START Collected material

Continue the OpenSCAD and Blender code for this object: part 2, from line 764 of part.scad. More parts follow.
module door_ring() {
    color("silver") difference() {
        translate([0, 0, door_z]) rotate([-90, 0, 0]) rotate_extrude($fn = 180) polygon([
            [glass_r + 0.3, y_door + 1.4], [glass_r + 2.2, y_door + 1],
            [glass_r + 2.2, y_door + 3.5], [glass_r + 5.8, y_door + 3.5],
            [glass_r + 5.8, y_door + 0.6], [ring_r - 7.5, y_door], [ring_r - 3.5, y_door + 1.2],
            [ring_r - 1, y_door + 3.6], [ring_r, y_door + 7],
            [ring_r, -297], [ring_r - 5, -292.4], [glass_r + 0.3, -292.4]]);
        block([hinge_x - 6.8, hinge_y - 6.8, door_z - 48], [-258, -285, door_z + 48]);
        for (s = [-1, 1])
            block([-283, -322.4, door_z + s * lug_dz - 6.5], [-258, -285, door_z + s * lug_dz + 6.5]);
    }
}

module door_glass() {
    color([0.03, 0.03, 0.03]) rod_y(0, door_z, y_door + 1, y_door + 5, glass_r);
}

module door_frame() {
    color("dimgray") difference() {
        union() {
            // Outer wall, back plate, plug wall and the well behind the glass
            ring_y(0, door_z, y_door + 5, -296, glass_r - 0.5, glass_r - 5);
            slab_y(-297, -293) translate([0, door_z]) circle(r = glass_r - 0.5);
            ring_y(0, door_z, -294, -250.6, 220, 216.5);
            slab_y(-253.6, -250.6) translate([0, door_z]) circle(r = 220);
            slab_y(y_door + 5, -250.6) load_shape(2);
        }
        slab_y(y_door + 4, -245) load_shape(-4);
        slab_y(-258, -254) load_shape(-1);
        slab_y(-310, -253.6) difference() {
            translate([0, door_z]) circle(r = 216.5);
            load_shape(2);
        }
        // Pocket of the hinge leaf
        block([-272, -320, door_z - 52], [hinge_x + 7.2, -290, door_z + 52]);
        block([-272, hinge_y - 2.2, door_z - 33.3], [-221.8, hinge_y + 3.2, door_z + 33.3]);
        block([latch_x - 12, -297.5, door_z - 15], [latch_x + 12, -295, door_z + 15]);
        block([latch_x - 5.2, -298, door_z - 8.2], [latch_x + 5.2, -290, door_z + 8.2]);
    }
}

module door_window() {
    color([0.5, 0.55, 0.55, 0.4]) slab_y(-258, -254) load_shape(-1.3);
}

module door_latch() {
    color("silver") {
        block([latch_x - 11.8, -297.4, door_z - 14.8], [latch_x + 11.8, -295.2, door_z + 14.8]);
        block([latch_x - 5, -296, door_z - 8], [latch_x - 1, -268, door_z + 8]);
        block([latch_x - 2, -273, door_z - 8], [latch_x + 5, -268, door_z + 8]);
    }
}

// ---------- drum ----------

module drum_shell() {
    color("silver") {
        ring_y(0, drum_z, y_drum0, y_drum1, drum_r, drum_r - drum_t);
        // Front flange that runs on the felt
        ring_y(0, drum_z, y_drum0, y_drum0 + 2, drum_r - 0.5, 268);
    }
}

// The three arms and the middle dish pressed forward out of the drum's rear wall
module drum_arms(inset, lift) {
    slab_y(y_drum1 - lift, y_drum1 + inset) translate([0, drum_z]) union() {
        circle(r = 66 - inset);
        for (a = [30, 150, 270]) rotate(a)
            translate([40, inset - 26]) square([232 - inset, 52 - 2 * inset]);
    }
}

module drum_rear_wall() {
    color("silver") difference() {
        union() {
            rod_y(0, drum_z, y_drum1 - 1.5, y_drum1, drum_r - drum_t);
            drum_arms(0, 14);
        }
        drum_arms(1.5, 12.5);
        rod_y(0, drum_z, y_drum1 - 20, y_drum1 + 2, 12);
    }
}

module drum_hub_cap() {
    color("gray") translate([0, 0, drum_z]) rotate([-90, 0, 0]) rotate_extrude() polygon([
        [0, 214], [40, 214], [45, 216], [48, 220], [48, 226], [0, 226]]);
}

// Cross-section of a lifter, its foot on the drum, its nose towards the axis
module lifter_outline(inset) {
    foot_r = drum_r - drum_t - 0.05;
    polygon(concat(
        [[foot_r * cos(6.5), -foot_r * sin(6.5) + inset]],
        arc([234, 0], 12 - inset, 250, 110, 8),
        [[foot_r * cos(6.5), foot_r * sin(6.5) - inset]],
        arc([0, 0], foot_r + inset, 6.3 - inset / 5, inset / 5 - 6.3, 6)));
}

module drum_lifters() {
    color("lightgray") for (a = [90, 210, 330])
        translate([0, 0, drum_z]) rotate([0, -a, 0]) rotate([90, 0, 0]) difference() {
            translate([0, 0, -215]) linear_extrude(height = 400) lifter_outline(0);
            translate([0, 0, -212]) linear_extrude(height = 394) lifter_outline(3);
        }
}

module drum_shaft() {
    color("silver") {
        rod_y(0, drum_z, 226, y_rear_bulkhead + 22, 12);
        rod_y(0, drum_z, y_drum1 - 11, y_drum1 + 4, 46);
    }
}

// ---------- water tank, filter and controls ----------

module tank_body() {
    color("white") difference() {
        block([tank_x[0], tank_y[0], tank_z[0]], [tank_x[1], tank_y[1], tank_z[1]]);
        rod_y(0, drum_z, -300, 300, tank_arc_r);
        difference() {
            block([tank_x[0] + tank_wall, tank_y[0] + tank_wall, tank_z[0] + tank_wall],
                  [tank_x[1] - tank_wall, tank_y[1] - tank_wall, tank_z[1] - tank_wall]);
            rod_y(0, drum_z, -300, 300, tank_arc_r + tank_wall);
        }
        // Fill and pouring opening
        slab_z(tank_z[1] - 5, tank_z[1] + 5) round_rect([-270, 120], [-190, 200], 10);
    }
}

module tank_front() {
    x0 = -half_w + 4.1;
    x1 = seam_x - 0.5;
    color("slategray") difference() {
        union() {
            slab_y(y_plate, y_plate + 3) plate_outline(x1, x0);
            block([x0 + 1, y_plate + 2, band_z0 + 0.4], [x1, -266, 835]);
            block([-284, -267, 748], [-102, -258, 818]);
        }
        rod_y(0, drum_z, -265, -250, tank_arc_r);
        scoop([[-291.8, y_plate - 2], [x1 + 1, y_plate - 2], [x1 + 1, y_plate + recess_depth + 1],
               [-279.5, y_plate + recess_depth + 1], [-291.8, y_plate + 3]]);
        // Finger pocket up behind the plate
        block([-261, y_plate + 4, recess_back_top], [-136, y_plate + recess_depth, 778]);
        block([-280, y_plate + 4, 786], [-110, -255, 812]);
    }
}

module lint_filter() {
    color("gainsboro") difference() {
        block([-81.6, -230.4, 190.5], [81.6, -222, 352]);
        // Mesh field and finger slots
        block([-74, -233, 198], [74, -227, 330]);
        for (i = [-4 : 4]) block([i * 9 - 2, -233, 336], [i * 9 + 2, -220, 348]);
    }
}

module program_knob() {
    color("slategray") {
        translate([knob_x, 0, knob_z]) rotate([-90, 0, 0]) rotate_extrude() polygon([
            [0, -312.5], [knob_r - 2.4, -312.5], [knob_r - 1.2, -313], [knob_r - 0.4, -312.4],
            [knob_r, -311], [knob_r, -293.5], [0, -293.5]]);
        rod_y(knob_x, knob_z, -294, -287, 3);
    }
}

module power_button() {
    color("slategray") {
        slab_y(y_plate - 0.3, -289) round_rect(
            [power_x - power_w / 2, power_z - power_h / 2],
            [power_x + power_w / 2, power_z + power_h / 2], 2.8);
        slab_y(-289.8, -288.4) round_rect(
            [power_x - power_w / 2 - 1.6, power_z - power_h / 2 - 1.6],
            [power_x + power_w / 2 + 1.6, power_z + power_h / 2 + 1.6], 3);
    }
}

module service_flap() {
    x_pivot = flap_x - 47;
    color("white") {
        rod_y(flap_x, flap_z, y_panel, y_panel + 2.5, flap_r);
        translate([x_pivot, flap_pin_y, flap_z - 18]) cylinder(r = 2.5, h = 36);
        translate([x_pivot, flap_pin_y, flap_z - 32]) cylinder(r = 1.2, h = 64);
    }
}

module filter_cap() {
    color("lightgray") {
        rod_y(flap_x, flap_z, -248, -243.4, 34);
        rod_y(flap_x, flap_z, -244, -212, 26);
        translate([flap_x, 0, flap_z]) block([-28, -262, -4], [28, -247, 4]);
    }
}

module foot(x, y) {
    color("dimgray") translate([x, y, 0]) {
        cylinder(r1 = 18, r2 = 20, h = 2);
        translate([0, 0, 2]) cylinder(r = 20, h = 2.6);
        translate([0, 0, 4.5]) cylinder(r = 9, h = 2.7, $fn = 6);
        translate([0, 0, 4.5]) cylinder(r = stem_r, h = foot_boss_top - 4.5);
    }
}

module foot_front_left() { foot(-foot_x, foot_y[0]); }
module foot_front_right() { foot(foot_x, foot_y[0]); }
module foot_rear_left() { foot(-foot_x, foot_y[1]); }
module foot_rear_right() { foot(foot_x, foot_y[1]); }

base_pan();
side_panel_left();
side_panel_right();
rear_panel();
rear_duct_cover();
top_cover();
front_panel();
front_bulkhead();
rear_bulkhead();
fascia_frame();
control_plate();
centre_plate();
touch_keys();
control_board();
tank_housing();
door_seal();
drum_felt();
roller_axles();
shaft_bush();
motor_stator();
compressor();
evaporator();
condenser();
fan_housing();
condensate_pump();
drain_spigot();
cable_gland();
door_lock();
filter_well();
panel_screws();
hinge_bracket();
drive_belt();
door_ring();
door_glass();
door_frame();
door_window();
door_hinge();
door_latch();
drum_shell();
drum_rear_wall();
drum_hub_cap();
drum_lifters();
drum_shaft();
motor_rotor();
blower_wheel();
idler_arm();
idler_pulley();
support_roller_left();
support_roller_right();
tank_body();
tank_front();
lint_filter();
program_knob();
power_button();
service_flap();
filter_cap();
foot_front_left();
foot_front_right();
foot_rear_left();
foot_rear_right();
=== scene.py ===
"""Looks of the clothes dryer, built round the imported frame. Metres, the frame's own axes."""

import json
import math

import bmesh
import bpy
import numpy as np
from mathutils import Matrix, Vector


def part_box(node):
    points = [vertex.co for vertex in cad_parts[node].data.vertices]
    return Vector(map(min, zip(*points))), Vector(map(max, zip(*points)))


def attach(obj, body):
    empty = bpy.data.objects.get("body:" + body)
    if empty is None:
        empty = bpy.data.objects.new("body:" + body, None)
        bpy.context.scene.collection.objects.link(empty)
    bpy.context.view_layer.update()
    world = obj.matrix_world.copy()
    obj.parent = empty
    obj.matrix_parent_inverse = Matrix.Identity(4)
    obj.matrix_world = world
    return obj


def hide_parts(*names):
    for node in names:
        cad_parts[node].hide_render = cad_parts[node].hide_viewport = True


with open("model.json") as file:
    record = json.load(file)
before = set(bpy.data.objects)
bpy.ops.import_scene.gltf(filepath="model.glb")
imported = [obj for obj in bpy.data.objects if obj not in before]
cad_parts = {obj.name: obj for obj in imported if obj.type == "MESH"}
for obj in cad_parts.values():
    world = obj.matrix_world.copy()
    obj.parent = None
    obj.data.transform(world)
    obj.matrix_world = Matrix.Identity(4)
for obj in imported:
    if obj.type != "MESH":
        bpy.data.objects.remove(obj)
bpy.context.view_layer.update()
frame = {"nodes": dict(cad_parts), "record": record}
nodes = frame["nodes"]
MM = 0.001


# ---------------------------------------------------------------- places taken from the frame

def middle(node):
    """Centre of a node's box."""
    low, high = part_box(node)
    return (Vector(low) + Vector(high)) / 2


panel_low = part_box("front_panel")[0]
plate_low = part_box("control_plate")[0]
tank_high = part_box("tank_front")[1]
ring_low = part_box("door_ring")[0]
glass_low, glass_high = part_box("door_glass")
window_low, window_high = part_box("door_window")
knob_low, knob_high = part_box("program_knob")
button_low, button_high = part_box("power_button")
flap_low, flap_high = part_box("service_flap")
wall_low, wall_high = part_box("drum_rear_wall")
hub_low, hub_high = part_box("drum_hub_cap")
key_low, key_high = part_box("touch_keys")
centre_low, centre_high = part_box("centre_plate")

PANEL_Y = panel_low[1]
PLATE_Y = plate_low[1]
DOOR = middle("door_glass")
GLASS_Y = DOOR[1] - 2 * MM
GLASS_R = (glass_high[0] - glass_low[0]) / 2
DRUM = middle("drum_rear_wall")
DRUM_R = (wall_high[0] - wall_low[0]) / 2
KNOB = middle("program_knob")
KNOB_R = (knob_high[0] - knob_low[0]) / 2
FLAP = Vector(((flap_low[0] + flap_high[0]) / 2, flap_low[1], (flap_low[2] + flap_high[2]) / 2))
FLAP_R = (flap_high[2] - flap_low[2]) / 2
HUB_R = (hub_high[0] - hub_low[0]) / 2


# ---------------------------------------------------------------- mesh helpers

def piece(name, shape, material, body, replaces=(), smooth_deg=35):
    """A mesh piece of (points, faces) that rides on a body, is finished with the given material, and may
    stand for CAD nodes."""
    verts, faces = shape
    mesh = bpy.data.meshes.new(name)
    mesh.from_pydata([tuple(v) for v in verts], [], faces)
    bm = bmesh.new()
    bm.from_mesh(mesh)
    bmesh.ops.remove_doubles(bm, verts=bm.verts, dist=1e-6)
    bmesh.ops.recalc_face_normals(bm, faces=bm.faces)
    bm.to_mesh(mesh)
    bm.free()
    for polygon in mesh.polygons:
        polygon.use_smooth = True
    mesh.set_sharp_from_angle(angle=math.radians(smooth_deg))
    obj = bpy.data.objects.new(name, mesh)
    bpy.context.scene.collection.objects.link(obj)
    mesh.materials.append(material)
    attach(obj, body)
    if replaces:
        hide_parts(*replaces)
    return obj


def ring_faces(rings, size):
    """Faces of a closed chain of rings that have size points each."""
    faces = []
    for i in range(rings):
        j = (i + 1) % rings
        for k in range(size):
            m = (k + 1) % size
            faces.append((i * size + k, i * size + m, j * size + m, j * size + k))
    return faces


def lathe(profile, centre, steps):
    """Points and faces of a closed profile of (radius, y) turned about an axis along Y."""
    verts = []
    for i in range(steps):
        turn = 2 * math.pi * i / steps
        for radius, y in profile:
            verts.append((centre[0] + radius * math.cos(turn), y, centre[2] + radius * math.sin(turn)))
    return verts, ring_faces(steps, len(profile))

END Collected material

> [Problem details]:
Look above for the line containing "door_lock();". Output from there through the line containing "bpy.context.scene.collection.objects.link(empty)", exactly and inclusively.

> [Exercise answer]:
door_lock();
filter_well();
panel_screws();
hinge_bracket();
drive_belt();
door_ring();
door_glass();
door_frame();
door_window();
door_hinge();
door_latch();
drum_shell();
drum_rear_wall();
drum_hub_cap();
drum_lifters();
drum_shaft();
motor_rotor();
blower_wheel();
idler_arm();
idler_pulley();
support_roller_left();
support_roller_right();
tank_body();
tank_front();
lint_filter();
program_knob();
power_button();
service_flap();
filter_cap();
foot_front_left();
foot_front_right();
foot_rear_left();
foot_rear_right();
=== scene.py ===
"""Looks of the clothes dryer, built round the imported frame. Metres, the frame's own axes."""

import json
import math

import bmesh
import bpy
import numpy as np
from mathutils import Matrix, Vector


def part_box(node):
    points = [vertex.co for vertex in cad_parts[node].data.vertices]
    return Vector(map(min, zip(*points))), Vector(map(max, zip(*points)))


def attach(obj, body):
    empty = bpy.data.objects.get("body:" + body)
    if empty is None:
        empty = bpy.data.objects.new("body:" + body, None)
        bpy.context.scene.collection.objects.link(empty)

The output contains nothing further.